**WHAT YOU HAVE TO DO**. Quote every line from the top of the listing down to and including the line that contains "flat_chamfer = 0.3; // [0.1:0.05:0.6]".

-- start of DATA SHOWN --

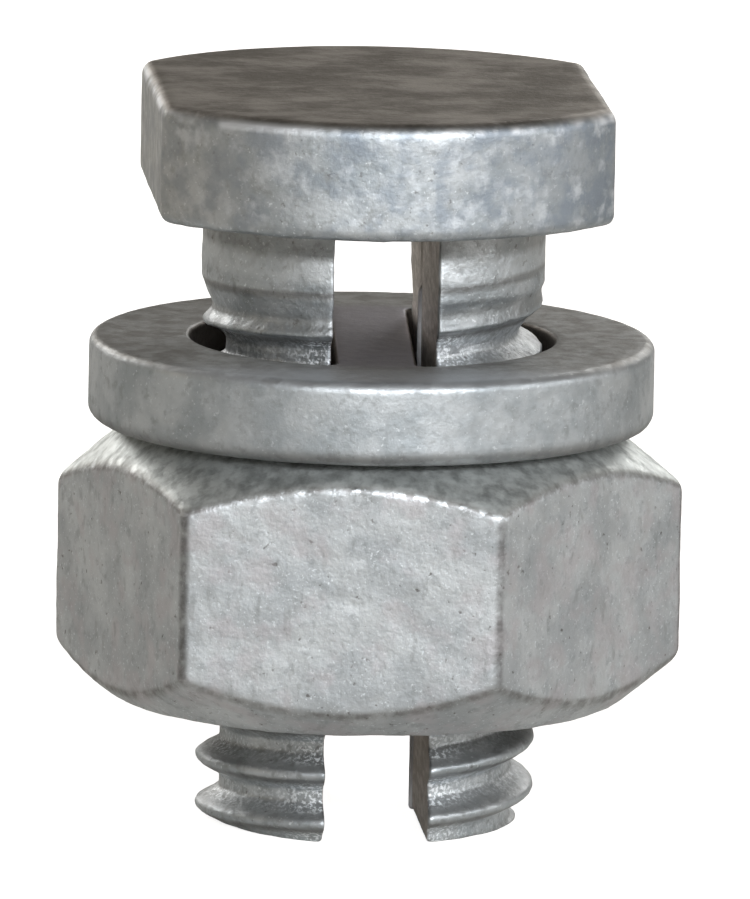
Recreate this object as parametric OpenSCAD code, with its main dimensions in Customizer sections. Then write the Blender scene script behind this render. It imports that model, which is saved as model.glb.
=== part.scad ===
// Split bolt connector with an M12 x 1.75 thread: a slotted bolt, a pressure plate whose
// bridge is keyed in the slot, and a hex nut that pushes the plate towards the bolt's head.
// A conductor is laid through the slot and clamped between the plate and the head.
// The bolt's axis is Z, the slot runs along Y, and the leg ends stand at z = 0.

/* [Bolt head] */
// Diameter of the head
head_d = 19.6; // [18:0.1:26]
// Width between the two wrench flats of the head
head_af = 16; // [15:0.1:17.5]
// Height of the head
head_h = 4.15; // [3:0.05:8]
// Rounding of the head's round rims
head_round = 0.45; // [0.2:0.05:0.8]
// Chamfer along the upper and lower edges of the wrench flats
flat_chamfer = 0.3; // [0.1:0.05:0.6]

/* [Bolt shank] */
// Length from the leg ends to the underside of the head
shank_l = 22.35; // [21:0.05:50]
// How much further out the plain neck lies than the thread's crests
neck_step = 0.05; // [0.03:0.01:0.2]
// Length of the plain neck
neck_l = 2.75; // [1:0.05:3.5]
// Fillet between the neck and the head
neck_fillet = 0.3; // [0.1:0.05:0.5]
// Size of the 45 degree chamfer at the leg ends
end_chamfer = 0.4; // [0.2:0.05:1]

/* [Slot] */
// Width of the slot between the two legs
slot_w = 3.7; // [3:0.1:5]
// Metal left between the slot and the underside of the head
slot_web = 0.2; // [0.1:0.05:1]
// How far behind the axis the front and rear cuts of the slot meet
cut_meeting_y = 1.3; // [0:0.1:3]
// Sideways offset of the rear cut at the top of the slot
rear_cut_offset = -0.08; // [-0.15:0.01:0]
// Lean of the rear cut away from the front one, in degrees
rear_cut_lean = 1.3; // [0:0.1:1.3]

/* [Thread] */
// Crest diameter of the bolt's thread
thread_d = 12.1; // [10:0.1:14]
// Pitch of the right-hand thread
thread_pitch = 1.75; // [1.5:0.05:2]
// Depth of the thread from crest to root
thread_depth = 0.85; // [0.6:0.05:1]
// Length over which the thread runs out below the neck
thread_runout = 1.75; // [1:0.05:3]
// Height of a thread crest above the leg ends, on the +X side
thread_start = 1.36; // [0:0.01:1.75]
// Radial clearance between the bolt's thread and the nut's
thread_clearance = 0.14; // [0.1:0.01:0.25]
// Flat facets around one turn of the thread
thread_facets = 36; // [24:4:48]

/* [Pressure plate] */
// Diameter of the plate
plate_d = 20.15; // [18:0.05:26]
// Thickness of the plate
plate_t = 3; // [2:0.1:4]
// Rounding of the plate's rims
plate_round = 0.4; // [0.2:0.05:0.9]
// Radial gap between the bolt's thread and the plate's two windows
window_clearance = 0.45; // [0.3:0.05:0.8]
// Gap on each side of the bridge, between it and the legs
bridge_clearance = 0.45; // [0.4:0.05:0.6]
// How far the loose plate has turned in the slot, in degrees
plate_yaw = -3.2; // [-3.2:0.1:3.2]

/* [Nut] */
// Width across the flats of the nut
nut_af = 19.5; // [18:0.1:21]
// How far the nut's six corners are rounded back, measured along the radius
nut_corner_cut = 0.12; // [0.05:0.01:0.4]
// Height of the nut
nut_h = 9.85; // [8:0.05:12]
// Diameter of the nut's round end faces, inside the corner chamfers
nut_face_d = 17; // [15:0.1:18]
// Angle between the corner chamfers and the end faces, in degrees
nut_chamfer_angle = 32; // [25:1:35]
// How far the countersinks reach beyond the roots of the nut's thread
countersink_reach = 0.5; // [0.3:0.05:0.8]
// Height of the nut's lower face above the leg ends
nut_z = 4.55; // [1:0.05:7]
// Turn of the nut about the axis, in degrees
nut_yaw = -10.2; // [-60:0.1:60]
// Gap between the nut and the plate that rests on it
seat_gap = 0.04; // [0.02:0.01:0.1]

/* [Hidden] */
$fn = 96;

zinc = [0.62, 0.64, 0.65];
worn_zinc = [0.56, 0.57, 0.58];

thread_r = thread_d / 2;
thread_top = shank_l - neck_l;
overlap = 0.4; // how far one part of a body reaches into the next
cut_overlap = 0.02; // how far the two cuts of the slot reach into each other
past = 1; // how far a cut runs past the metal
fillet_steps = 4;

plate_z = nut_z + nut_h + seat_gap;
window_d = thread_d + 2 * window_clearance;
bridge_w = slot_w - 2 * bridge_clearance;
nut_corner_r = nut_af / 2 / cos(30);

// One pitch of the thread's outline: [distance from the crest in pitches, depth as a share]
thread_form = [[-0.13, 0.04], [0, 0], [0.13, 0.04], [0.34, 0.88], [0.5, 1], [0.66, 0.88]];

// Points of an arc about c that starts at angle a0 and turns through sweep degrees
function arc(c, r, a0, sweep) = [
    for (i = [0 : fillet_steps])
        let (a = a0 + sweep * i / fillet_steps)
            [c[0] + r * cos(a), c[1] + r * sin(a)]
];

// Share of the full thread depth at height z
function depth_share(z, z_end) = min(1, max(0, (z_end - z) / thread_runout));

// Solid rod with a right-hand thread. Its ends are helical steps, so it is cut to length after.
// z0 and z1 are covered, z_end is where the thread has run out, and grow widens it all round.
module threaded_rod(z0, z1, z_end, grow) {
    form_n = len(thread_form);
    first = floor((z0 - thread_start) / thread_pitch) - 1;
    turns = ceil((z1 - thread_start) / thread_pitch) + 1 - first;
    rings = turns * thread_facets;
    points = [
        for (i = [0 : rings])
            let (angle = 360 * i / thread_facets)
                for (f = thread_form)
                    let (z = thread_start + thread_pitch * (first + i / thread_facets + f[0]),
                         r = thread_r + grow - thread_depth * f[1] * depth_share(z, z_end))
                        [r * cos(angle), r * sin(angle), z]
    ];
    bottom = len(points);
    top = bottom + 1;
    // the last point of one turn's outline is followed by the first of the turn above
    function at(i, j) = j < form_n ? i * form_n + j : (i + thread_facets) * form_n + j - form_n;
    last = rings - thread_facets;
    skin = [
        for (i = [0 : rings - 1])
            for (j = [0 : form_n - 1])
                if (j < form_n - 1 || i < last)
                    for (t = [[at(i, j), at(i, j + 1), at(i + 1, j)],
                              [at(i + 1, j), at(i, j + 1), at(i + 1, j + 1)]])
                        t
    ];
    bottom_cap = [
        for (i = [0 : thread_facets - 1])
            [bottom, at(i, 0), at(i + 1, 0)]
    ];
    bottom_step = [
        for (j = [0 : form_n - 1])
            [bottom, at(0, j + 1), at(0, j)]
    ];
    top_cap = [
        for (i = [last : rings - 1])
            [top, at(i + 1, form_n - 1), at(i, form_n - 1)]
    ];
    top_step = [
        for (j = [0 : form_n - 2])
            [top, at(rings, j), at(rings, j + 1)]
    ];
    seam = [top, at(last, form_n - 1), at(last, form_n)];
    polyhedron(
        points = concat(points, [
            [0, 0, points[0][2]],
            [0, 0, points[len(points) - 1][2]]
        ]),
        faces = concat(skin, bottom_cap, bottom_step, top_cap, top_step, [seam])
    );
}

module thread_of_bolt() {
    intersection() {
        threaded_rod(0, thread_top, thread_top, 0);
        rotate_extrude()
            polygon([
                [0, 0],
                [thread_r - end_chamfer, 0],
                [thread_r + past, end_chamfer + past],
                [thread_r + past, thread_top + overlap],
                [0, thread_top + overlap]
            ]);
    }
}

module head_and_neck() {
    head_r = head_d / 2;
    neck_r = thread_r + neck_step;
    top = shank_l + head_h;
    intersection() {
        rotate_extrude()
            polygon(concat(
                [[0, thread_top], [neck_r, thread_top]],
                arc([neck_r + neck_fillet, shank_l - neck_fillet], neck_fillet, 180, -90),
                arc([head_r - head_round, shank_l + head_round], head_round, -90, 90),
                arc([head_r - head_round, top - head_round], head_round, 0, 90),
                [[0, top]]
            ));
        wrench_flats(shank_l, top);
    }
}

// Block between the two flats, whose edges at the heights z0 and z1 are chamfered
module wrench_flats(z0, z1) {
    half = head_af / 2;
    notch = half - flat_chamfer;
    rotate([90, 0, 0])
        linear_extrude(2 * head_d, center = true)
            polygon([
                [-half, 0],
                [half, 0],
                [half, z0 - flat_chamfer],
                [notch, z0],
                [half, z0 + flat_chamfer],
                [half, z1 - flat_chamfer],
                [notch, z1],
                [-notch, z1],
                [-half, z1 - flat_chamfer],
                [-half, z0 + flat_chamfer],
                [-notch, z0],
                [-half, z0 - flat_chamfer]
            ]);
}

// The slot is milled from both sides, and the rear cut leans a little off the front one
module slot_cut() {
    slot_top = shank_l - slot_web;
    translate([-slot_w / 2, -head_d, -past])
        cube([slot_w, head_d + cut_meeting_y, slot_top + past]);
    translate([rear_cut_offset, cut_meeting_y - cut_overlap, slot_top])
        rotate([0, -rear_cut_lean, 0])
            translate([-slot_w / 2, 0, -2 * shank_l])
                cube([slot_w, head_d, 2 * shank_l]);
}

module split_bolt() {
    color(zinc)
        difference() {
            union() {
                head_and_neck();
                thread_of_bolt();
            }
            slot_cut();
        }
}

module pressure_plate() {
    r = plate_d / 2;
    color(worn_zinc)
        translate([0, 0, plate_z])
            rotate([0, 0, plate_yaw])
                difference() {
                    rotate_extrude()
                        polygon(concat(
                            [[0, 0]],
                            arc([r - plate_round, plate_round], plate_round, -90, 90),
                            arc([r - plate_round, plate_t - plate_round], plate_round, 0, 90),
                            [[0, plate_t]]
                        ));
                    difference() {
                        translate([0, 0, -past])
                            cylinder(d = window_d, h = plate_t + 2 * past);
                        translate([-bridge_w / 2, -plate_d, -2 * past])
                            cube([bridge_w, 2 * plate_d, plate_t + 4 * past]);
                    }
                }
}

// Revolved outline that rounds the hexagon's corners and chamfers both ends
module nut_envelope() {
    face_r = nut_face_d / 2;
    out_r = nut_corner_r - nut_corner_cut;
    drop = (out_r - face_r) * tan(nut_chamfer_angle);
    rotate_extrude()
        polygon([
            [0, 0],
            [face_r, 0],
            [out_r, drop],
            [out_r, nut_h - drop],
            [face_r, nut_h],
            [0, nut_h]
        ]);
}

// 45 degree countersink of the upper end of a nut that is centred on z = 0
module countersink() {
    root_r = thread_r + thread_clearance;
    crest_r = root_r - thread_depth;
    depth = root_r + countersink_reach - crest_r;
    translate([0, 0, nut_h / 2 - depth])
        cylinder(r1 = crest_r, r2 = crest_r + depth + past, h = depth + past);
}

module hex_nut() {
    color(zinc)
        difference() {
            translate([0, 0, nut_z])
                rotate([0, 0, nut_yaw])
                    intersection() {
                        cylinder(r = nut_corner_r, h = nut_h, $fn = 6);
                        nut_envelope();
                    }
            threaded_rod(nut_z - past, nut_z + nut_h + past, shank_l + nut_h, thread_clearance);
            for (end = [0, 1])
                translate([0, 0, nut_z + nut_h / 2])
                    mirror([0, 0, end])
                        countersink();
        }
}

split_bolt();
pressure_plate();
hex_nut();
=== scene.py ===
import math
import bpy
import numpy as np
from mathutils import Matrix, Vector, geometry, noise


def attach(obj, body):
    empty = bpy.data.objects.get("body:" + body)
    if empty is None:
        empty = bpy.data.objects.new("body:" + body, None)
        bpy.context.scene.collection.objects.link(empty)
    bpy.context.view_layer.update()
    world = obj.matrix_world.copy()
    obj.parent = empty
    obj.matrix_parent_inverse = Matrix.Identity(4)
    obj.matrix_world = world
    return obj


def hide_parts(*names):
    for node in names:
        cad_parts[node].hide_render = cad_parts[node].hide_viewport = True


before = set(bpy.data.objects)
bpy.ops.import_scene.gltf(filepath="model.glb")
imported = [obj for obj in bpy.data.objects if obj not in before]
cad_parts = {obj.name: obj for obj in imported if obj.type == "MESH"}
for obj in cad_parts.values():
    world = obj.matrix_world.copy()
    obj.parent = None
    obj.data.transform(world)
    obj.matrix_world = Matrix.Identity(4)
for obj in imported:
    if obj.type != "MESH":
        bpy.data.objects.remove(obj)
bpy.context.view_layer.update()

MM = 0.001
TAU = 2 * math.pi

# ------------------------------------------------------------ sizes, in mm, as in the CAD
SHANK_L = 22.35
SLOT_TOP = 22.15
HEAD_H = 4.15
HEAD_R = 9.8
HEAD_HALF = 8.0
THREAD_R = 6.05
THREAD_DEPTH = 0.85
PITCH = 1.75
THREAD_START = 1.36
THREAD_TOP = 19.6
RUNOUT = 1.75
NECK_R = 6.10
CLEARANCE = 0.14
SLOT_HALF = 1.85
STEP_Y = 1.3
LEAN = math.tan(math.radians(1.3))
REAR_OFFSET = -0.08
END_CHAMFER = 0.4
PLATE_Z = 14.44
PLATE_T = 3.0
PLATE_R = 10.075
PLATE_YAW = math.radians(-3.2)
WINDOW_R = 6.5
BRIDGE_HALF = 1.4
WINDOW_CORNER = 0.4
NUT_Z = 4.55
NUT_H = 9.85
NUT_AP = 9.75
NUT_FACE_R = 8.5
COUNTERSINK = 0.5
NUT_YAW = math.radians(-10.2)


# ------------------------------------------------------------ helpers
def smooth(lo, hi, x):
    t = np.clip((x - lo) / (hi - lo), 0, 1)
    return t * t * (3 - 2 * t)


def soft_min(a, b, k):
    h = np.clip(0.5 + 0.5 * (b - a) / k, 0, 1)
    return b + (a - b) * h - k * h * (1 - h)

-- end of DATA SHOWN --

**ANSWER BELOW**.
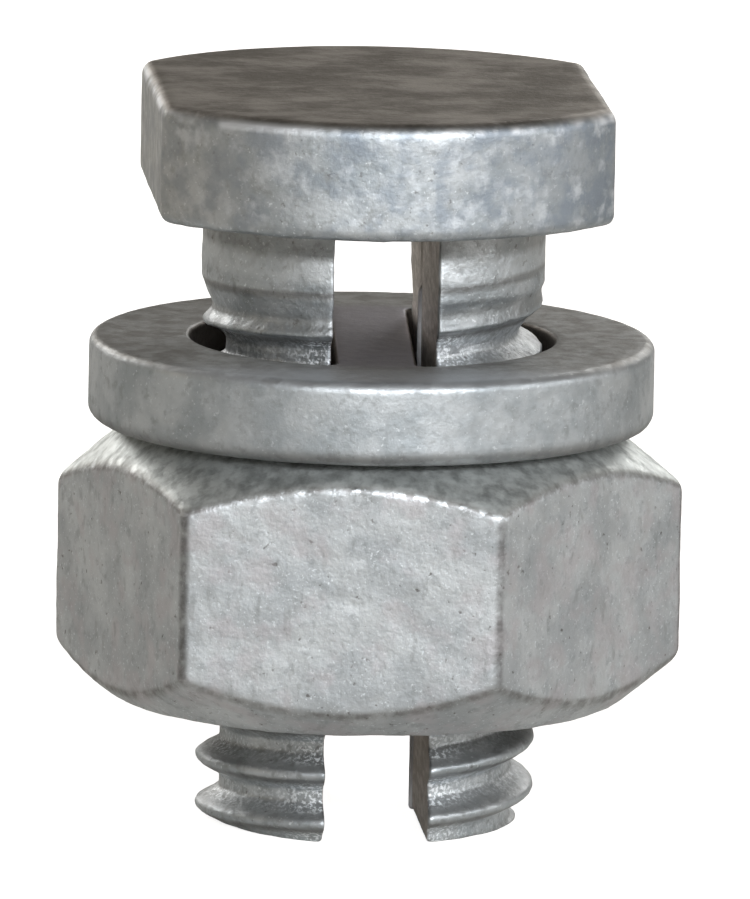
Recreate this object as parametric OpenSCAD code, with its main dimensions in Customizer sections. Then write the Blender scene script behind this render. It imports that model, which is saved as model.glb.
=== part.scad ===
// Split bolt connector with an M12 x 1.75 thread: a slotted bolt, a pressure plate whose
// bridge is keyed in the slot, and a hex nut that pushes the plate towards the bolt's head.
// A conductor is laid through the slot and clamped between the plate and the head.
// The bolt's axis is Z, the slot runs along Y, and the leg ends stand at z = 0.

/* [Bolt head] */
// Diameter of the head
head_d = 19.6; // [18:0.1:26]
// Width between the two wrench flats of the head
head_af = 16; // [15:0.1:17.5]
// Height of the head
head_h = 4.15; // [3:0.05:8]
// Rounding of the head's round rims
head_round = 0.45; // [0.2:0.05:0.8]
// Chamfer along the upper and lower edges of the wrench flats
flat_chamfer = 0.3; // [0.1:0.05:0.6]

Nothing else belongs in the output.